Select all lines with the string "joints" in them, and copy those lines.

━━━ Available data ━━━

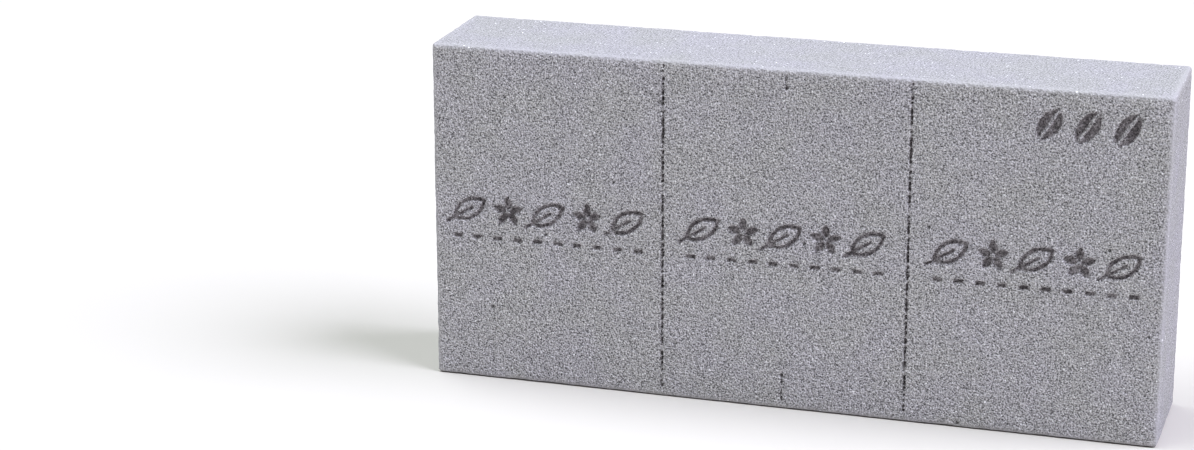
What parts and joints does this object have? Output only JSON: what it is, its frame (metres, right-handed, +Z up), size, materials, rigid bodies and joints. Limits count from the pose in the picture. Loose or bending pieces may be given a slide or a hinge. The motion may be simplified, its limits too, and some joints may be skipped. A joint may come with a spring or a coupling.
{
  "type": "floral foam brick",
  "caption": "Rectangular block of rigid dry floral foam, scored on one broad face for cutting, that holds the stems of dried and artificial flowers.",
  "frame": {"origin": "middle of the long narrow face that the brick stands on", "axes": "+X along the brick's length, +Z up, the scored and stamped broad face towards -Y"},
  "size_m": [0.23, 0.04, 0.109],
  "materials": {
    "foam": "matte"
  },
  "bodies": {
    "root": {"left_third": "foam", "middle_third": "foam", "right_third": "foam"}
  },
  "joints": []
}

━━━

Output of the exercise >>
What parts and joints does this object have? Output only JSON: what it is, its frame (metres, right-handed, +Z up), size, materials, rigid bodies and joints. Limits count from the pose in the picture. Loose or bending pieces may be given a slide or a hinge. The motion may be simplified, its limits too, and some joints may be skipped. A joint may come with a spring or a coupling.
  "joints": []